Based in Johannesburg, he grew to love Africa, and stayed on after his contract expired, freelancing for a number of Dublin newspapers. Although he had had experience as a reporter, he had no training as a foreign correspondent. "Looking back, I don't know how I did it," he says. "The thought of sitting down now to write 1,000 words in four hours fills me with dread."
It is a strange confession to hear from a journalist with 19 years' experience, but O'Loughlin is not embarrassed to admit he finds writing difficult. He has always been tyrannised by the blank page and a fear of freezing up while a deadline looms. Oddly, he feels no such pressure as a novelist.
"I find writing books more rewarding. I don't want to knock journalism as it's a great way to earn a living, but I don't miss it. The truth is, I was probably a bit burned out by last year, so I stopped." O'Loughlin's last posting was in the Middle East, which he left in May 2008 to concentrate on his book. He had been writing it in bursts since 2001, but, perhaps not surprisingly, found chasing explosions around Israel and Gaza far from the ideal conditions in which to knock it on the head.
Nevertheless, the experiences of his first job armed him with a rich mine of ideas for his second, and his debut novel is a welcome addition to the canon of foreign correspondent novels that include Scoop and The Quiet American.
But if the adventures of his fictional character Owen Simmons are hair-raising, O'Loughlin doesn't pretend that his own were. "I wasn't a war correspondent, and much of the time my real work was doing features."
Perhaps sensibly, O'Loughlin doesn't rule out returning to journalism, but his fledgling career in fiction has gone astonishingly well so far. Two hours after he finished the manuscript of his second novel he learnt his first had been long-listed for arguably the most prestigious literary prize after the Nobel, the Booker. "I guess that was serendipitous," he concedes. If he is unfazed by his achievements, there is also the possibility that O'Loughlin is unaware quite how fortunate he has been. Ask him what the good points of being a journalist were and he says: "Running around on an expense account and getting to have adventures. You have tremendous freedom as a foreign correspondent because your boss doesn't know where you are."

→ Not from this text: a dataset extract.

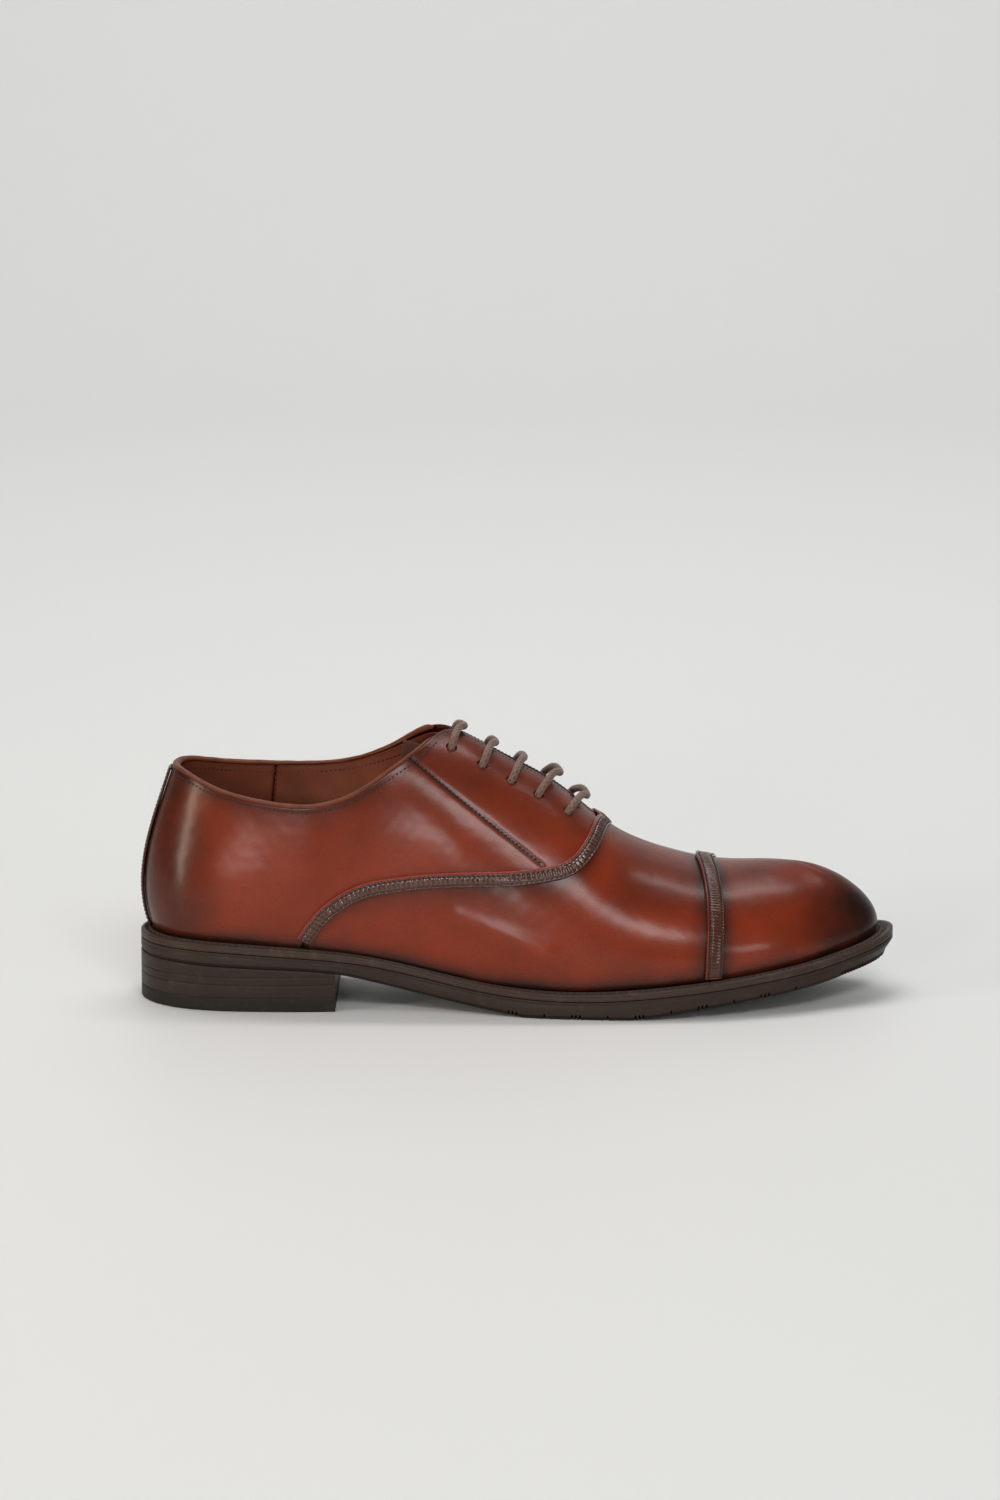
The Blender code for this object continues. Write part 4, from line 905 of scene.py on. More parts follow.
def outsole_stations():
    """Places along the outsole: plain ones, notches in the edge, and the teeth under the toe."""
    special = []
    lip = NOTCH_HALF + 0.12
    for i, x in enumerate(np.arange(NOTCH_X[0], NOTCH_X[1], NOTCH_STEP)):
        for centre in ([x] if i % 2 else [x - NOTCH_GAP, x, x + NOTCH_GAP]):
            for dx, deep in ((-lip, 0), (-NOTCH_HALF, 1), (NOTCH_HALF, 1), (lip, 0)):
                special.append((float(w_at_x(centre + dx)), NOTCH_DEEP * deep, 1.1 * deep))
    for x in np.arange(TEETH_X[0], TEETH_X[1], TEETH_PITCH):
        for dx, deep in ((0.0, 0), (0.40, 0), (0.52, 1), (1.20, 1)):
            special.append((float(w_at_x(x + dx)), 0.9 * deep, 0.8 * deep))
    special_w = np.array([s[0] for s in special])
    plain = [(w, 0, 0) for w in sole_stations() if np.min(np.abs(special_w - w)) > 0.0012
             and not w_at_x(TEETH_X[0]) < w < w_at_x(TEETH_X[1])]
    return np.array(sorted(plain + special), float).T


def build_outsole():
    places, notch, tread = outsole_stations()
    wall_slab("outsole", places, sole_line, OUTSOLE_LEVELS, outsole_high, outsole_low, SOLE,
              "bend", lanes=22, notch=notch, tread=tread, undercut=toe_undercut)


LAYER_CLOSE = 0.24  # the layers are pressed together, so that only a hairline shows


def layer_levels(thick):
    """Side of one heel layer: softly rounded edges, with a fine groove under its top."""
    return [(True, -LAYER_CLOSE, -0.22, 0), (True, 0.0, -0.06, 0), (True, 0.25, 0.0, 0),
            (True, thick * 0.3, 0.03, 0), (True, thick * 0.5, 0.0, 0), (False, thick * 0.3, 0.03, 0),
            (False, 0.25, 0.0, 0), (False, 0.0, -0.08, 0)]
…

It's not what many editors would want to hear today. But he agrees that journalism was a different world now from when he entered it, perhaps the last generation to be able to enjoy that Scoop-style chaos and liberty. He will miss the excitement, he says, but he won't miss the writing. "Journalism and writing are like methadone and heroine – they fill the same nerve receptors in your brain, but one of them is more powerful." And for him, it's not journalism.
Debut novel
Not Untrue and Not Unkind revolves around Owen Simmons, a world-weary foreign correspondent called back from Africa to his newspaper's Dublin office. After an older colleague's death, he looks back on his time in war-torn Africa in the 1990s. Difficult decisions and a thick skin were demanded of him and the tight-knit group of journalists with whom he chased stories from a succession of smart hotels against a backdrop of genocide and decay.